* **DATA EXCERPT**
'''

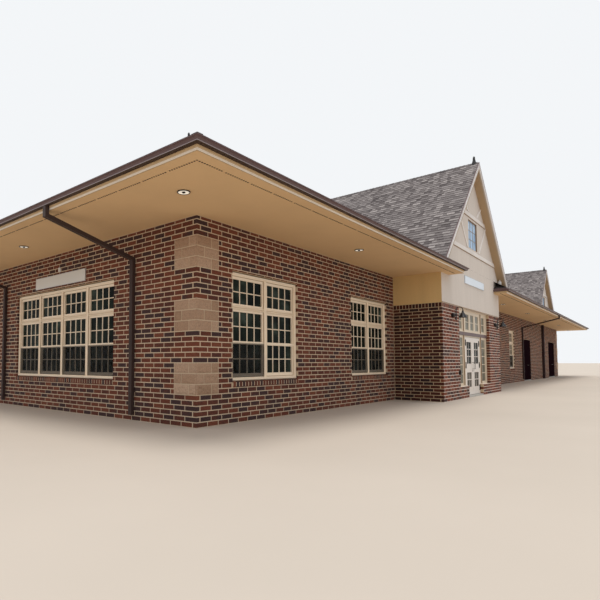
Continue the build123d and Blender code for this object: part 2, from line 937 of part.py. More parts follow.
with BuildPart() as entry_frame:
    with BuildSketch(entry_face):
        area(pavilion_x - entry_half, pavilion_x + entry_half, knee_height, stucco_bottom)
        area(pavilion_x - door_half, pavilion_x + door_half, knee_height, door_head_height, Mode.SUBTRACT)
        for left, width, low, high in entry_lights:
            area(pavilion_x + left, pavilion_x + left + width, low, high, Mode.SUBTRACT)
    extrude(amount=-entry_frame_depth)
    mirror(about=Plane.XZ)
save(entry_frame, "entry_frame")

with BuildPart() as entry_glass:
    with BuildSketch(entry_face.offset(-entry_glass_recess)):
        for left, width, low, high in entry_lights:
            area(pavilion_x + left, pavilion_x + left + width, low, high)
    extrude(amount=-glass_thickness)
    mirror(about=Plane.XZ)
save(entry_glass, "entry_glass")

with BuildPart() as entry_bar:
    with BuildSketch(entry_face):
        area(
            pavilion_x - entry_half,
            pavilion_x + entry_half,
            transom_sill_height - dark_bar_height,
            transom_sill_height,
        )
    extrude(amount=dark_bar_nose)
    mirror(about=Plane.XZ)
save(entry_bar, "entry_bar")

# Entrance door leaves, each hung on knuckles at its outer front corner
leaf_y = pavilion_y + entry_recess
leaf_near = meeting_gap / 2
leaf_far = door_half - door_clearance
leaf_top = door_head_height - head_clearance


def leaf_glazing(mode=Mode.ADD):
    for low, high in (leaf_upper_glass, leaf_lower_glass):
        area(pavilion_x + leaf_near + leaf_stile, pavilion_x + leaf_far - leaf_stile, low, high, mode)


def hinge_knuckles(x, y, heights):
    for height in heights:
        with BuildSketch(Plane.XY.offset(height - hinge_length / 2)) as knuckle:
            with Locations((x, y)):
                RegularPolygon(hinge_radius, 8)
        extrude(knuckle.sketch, amount=hinge_length)


with BuildPart() as entry_leaf_right:
    with BuildSketch(entry_face):
        area(pavilion_x + leaf_near, pavilion_x + leaf_far, leaf_bottom, leaf_top)
        leaf_glazing(Mode.SUBTRACT)
    extrude(amount=-leaf_thickness)
    hinge_knuckles(pavilion_x + leaf_far, leaf_y, hinge_heights)
save(entry_leaf_right, "entry_leaf_right")

with BuildPart() as entry_leaf_right_glass:
    with BuildSketch(entry_face.offset(-(leaf_thickness - glass_thickness) / 2)):
        leaf_glazing()
    extrude(amount=-glass_thickness)
save(entry_leaf_right_glass, "entry_leaf_right_glass")

with BuildPart() as entry_pull_right:
    pull_x = pavilion_x + leaf_near + pull_inset
    grip_y = leaf_y - pull_reach
    with BuildLine() as route:
        Polyline(
            (pull_x, leaf_y, pull_bottom),
            (pull_x, grip_y + pull_bend, pull_bottom),
            (pull_x, grip_y, pull_bottom + pull_bend),
            (pull_x, grip_y, pull_top - pull_bend),
            (pull_x, grip_y + pull_bend, pull_top),
            (pull_x, leaf_y, pull_top),
        )
    with BuildSketch(Plane(origin=(pull_x, leaf_y, pull_bottom), z_dir=(0, -1, 0))) as section:
        RegularPolygon(pull_radius, 8)
    sweep(section.sketch, path=route.wire(), transition=Transition.RIGHT)
save(entry_pull_right, "entry_pull_right")

middle = Plane.YZ.offset(pavilion_x)
with BuildPart() as entry_leaf_left:
    mirror(entry_leaf_right.part, about=middle)
save(entry_leaf_left, "entry_leaf_left")

with BuildPart() as entry_leaf_left_glass:
    mirror(entry_leaf_right_glass.part, about=middle)
save(entry_leaf_left_glass, "entry_leaf_left_glass")

with BuildPart() as entry_pull_left:
    mirror(entry_pull_right.part, about=middle)
save(entry_pull_left, "entry_pull_left")

with BuildPart() as rear_entry_doors:
    with BuildSketch(entry_face):
        area(pavilion_x + leaf_near, pavilion_x + door_half, leaf_bottom, leaf_top)
        leaf_glazing(Mode.SUBTRACT)
    extrude(amount=-leaf_thickness)
    mirror(about=middle)
    mirror(about=Plane.XZ, mode=Mode.REPLACE)
save(rear_entry_doors, "rear_entry_doors")

with BuildPart() as rear_entry_glass:
    mirror(entry_leaf_right_glass.part, about=Plane.XZ)
    mirror(entry_leaf_left_glass.part, about=Plane.XZ)
save(rear_entry_glass, "rear_entry_door_glass")

# Service doors, flush pairs in steel frames
service_face = front_plane.offset(-service_recess)
with BuildPart() as service_door_frames:
    with BuildSketch(service_face):
        for left, right, height in doorways:
            area(left, right, floor_top, height)
            area(
                left + service_frame_width,
                right - service_frame_width,
                floor_top,
                height - service_frame_width,
                Mode.SUBTRACT,
            )
    extrude(amount=-service_frame_depth)
save(service_door_frames, "service_door_frames")

for number, (left, right, height) in enumerate(doorways, 1):
    for side, name in ((-1, "left"), (1, "right")):
        centre = (left + right) / 2
        half = (right - left) / 2 - service_frame_width
        near = centre + side * meeting_gap / 2
        far = centre + side * (half - door_clearance)
        leaf_head = height - service_frame_width - head_clearance
        with BuildPart() as service_leaf:
            with BuildSketch(service_face):
                area(min(near, far), max(near, far), leaf_bottom, leaf_head)
            extrude(amount=-leaf_thickness)
            knuckle_heights = [leaf_head * share for share in service_hinge_shares]
            hinge_knuckles(far, front_y + service_recess, knuckle_heights)
            if side > 0:
                lever_x = near + lever_inset
                with BuildSketch(Plane.XZ.offset(-front_y - service_recess)) as rose:
                    with Locations((lever_x, lever_height)):
                        Circle(rose_radius)
                extrude(rose.sketch, amount=lever_radius)
                arm_y = front_y + service_recess - lever_reach
                block(
                    lever_x - lever_radius,
                    lever_x + lever_radius,
                    arm_y,
                    front_y + service_recess,
                    lever_height - lever_radius,
                    lever_height + lever_radius,
                )
                block(
                    lever_x - lever_radius,
                    lever_x + lever_length,
                    arm_y - lever_radius,
                    arm_y + lever_radius,
                    lever_height - lever_radius,
                    lever_height + lever_radius,
                )
        save(service_leaf, f"service_leaf_{number}_{name}")

# Eight-sided finials on the ridge ends
def finial(x, y, z, height):
    steps = (
        (-finial_base_radius, finial_base_radius, finial_cone_height, finial_neck_radius),
        (finial_cone_height, finial_neck_radius, height - finial_tip_height, finial_cap_radius),
        (height - finial_tip_height, finial_cap_radius, height, finial_tip_radius),
    )
    for low, low_radius, high, high_radius in steps:
        with BuildSketch(Plane.XY.offset(z + low)) as ring:
            with Locations((x, y)):
                RegularPolygon(low_radius, finial_facets)
        lean = degrees(atan2((low_radius - high_radius) * cos(pi / finial_facets), high - low))
        extrude(ring.sketch, amount=high - low, taper=lean)


def under_cross_roof(x, y):
    """What stands under a cross gable's slopes near its ridge, to be taken away."""
    spread = (gable_ridge_height - eave_top_height) / gable_slope
    with BuildSketch(Plane.XZ.offset(-y)) as ridge:
        with BuildLine():
            Polyline(
                (x, gable_ridge_height),
                (x + spread, gable_ridge_height - gable_slope * spread),
                (x - spread, gable_ridge_height - gable_slope * spread),
                close=True,
            )
        make_face()
    extrude(ridge.sketch, amount=2 * finial_base_radius, both=True, mode=Mode.SUBTRACT)


with BuildPart() as gable_finials:
    for x, y in gable_faces:
        stand_y = y - rake_overhang + finial_base_radius
        finial(x, stand_y, gable_ridge_height, gable_finial_height)
        under_cross_roof(x, stand_y)
    mirror(about=Plane.XZ)
save(gable_finials, "gable_finials")

with BuildPart() as hip_finials:
    finial(west_x + hip_setback + finial_base_radius, 0, ridge_height, hip_finial_height)
    under_long_roof()
    mirror(about=Plane.YZ)
    under_cross_roof(far_gable_x, 0)
save(hip_finials, "hip_finials")

# Rainwater pipes from the gutters to the ground
def rain_pipe(face, along):
    side = Plane(origin=face.from_local_coords((along, 0, 0)), x_dir=face.z_dir, z_dir=-face.x_dir)
    outlet = eave_overhang + gutter_foot_width / 2
    seat = pipe_wall_gap + pipe_depth / 2
    corners = [
        (outlet, gutter_bottom_height),
        (outlet, gutter_bottom_height - pipe_drop),
        (seat, pipe_knee_height),
        (seat, pipe_foot_height),
    ]
    with BuildLine() as route:
        Polyline(*[side.from_local_coords((u, v, 0)) for u, v in corners])
    top = side.from_local_coords((corners[0][0], corners[0][1], 0))
    with BuildSketch(Plane(origin=top, x_dir=face.x_dir, z_dir=(0, 0, -1))) as section:
        Rectangle(pipe_width, pipe_depth)
    sweep(section.sketch, path=route.wire(), transition=Transition.RIGHT)


with BuildPart() as rain_pipes:
    rain_pipe(west_face, -front_y - end_pipe_offset)
    rain_pipe(east_face, front_y + end_pipe_offset)
    rain_pipe(front_face, east_x - front_pipe_inset)
    mirror(about=Plane.XZ)
save(rain_pipes, "rain_pipes")

# Pipe casing on the long wall
chase_x = east_x - chase_inset
with BuildPart() as pipe_casing:
    block(
        chase_x,
        chase_x + chase_width,
        front_y - chase_depth,
        front_y,
        0,
        soffit_height,
    )
save(pipe_casing, "pipe_casing")

# Swan-neck lamps on the pavilion
with BuildPart() as barn_lamps:
    for x in (pavilion_west + lamp_inset, pavilion_east - far_lamp_inset):
        with BuildLine() as route:
            FilletPolyline(
                (x, pavilion_y - lamp_arm_gap, lamp_foot_height),
                (x, pavilion_y - lamp_arm_gap, lamp_bend_height),
                (x, pavilion_y - lamp_reach, lamp_bend_height),
                (x, pavilion_y - lamp_reach, lamp_shade_top),
                radius=lamp_bend,
            )
        with BuildSketch(Plane.XY.offset(lamp_foot_height)) as section:
            with Locations((x, pavilion_y - lamp_arm_gap)):
                RegularPolygon(lamp_arm_radius, 8)
        sweep(section.sketch, path=route.wire())
        with BuildSketch(pavilion_plane) as plate:
            with Locations((x, lamp_foot_height + lamp_plate_radius)):
                Circle(lamp_plate_radius)
        extrude(plate.sketch, amount=lamp_arm_gap)
        shade_plane = Plane(origin=(x, pavilion_y - lamp_reach, 0), x_dir=(1, 0, 0), z_dir=(0, -1, 0))
        cone_top = lamp_shade_top - lamp_neck_radius
        with BuildSketch(shade_plane) as shade:
            with BuildLine():
                Polyline(
                    (0, lamp_shade_top),
                    (lamp_neck_radius, lamp_shade_top),
                    (lamp_neck_radius, cone_top),
                    (lamp_shade_radius, lamp_shade_rim),
                    (lamp_shade_radius - lamp_shade_wall, lamp_shade_rim),
                    (0, cone_top - lamp_shade_wall),
                    close=True,
                )
            make_face()
        revolve(shade.sketch, axis=Axis((x, pavilion_y - lamp_reach, 0), (0, 0, 1)))
save(barn_lamps, "barn_lamps")

# Round wall bells, the door buzzer and the lamp beside the pipe casing
with BuildPart() as wall_fittings:
    for x in (pavilion_west + bell_inset, pavilion_east - far_bell_inset):
        with BuildSketch(pavilion_plane) as bell:
            with Locations((x, bell_height)):
                Circle(bell_radius)
        extrude(bell.sketch, amount=bell_depth)
        chamfer(wall_fittings.faces().sort_by(Axis.Y)[0].edges(), length=bell_bevel)
    buzzer_x = pavilion_x - entry_half - buzzer_inset
    block(
        buzzer_x,
        buzzer_x + buzzer_width,
        pavilion_y - buzzer_depth,
        pavilion_y,
        buzzer_height - buzzer_width / 2,
        buzzer_height + buzzer_width,
    )
    with BuildSketch(front_plane) as lamp:
        with Locations((chase_x + chase_width + chase_lamp_radius, chase_lamp_height)):
            Circle(chase_lamp_radius)
    extrude(lamp.sketch, amount=chase_depth)
save(wall_fittings, "wall_fittings")

# Round lights under the eaves, as rings of many sides
with BuildPart() as soffit_lights:
    spots = [(west_x + offset, front_y - downlight_line) for offset in downlight_offsets]
    for side in (-1, 1):
        spots.append((side * (east_x + corner_downlight[0]), front_y - corner_downlight[1]))
        spots.append((side * (east_x + downlight_line), 0))
    with BuildSketch(Plane.XY.offset(soffit_height)) as discs:
        with Locations(*spots):
            RegularPolygon(downlight_radius, 16)
    extrude(discs.sketch, amount=-downlight_depth)
    with BuildSketch(Plane.XY.offset(soffit_height - downlight_depth)) as lenses:
        with Locations(*spots):
            RegularPolygon(downlight_lens_radius, 16)
    extrude(lenses.sketch, amount=downlight_lens_depth, mode=Mode.SUBTRACT)
save(soffit_lights, "soffit_lights")
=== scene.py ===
from collections import namedtuple
from itertools import product
from math import ceil, cos, hypot, pi, radians, sin
from random import Random

import bmesh
import bpy
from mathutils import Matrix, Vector


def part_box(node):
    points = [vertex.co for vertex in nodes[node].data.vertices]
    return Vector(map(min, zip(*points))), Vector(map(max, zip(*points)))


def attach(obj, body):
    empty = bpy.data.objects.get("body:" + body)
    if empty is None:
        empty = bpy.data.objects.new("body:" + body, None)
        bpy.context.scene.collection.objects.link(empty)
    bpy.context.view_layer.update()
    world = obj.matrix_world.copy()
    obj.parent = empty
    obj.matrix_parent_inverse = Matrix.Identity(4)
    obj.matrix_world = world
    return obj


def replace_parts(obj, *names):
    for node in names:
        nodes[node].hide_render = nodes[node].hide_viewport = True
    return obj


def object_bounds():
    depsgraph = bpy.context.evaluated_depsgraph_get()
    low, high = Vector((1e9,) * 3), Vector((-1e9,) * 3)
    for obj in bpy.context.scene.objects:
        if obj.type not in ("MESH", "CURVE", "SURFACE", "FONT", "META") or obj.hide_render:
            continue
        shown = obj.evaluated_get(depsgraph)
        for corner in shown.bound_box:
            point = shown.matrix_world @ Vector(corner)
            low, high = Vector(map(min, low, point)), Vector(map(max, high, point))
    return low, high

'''

* **JOB**
Quote the lines that begin at the line containing "# Round lights" and end at the line containing "obj.matrix_world = world", keeping both of those lines.

* **RESPONSE TO THIS EXERCISE**
# Round lights under the eaves, as rings of many sides
with BuildPart() as soffit_lights:
    spots = [(west_x + offset, front_y - downlight_line) for offset in downlight_offsets]
    for side in (-1, 1):
        spots.append((side * (east_x + corner_downlight[0]), front_y - corner_downlight[1]))
        spots.append((side * (east_x + downlight_line), 0))
    with BuildSketch(Plane.XY.offset(soffit_height)) as discs:
        with Locations(*spots):
            RegularPolygon(downlight_radius, 16)
    extrude(discs.sketch, amount=-downlight_depth)
    with BuildSketch(Plane.XY.offset(soffit_height - downlight_depth)) as lenses:
        with Locations(*spots):
            RegularPolygon(downlight_lens_radius, 16)
    extrude(lenses.sketch, amount=downlight_lens_depth, mode=Mode.SUBTRACT)
save(soffit_lights, "soffit_lights")
=== scene.py ===
from collections import namedtuple
from itertools import product
from math import ceil, cos, hypot, pi, radians, sin
from random import Random

import bmesh
import bpy
from mathutils import Matrix, Vector


def part_box(node):
    points = [vertex.co for vertex in nodes[node].data.vertices]
    return Vector(map(min, zip(*points))), Vector(map(max, zip(*points)))


def attach(obj, body):
    empty = bpy.data.objects.get("body:" + body)
    if empty is None:
        empty = bpy.data.objects.new("body:" + body, None)
        bpy.context.scene.collection.objects.link(empty)
    bpy.context.view_layer.update()
    world = obj.matrix_world.copy()
    obj.parent = empty
    obj.matrix_parent_inverse = Matrix.Identity(4)
    obj.matrix_world = world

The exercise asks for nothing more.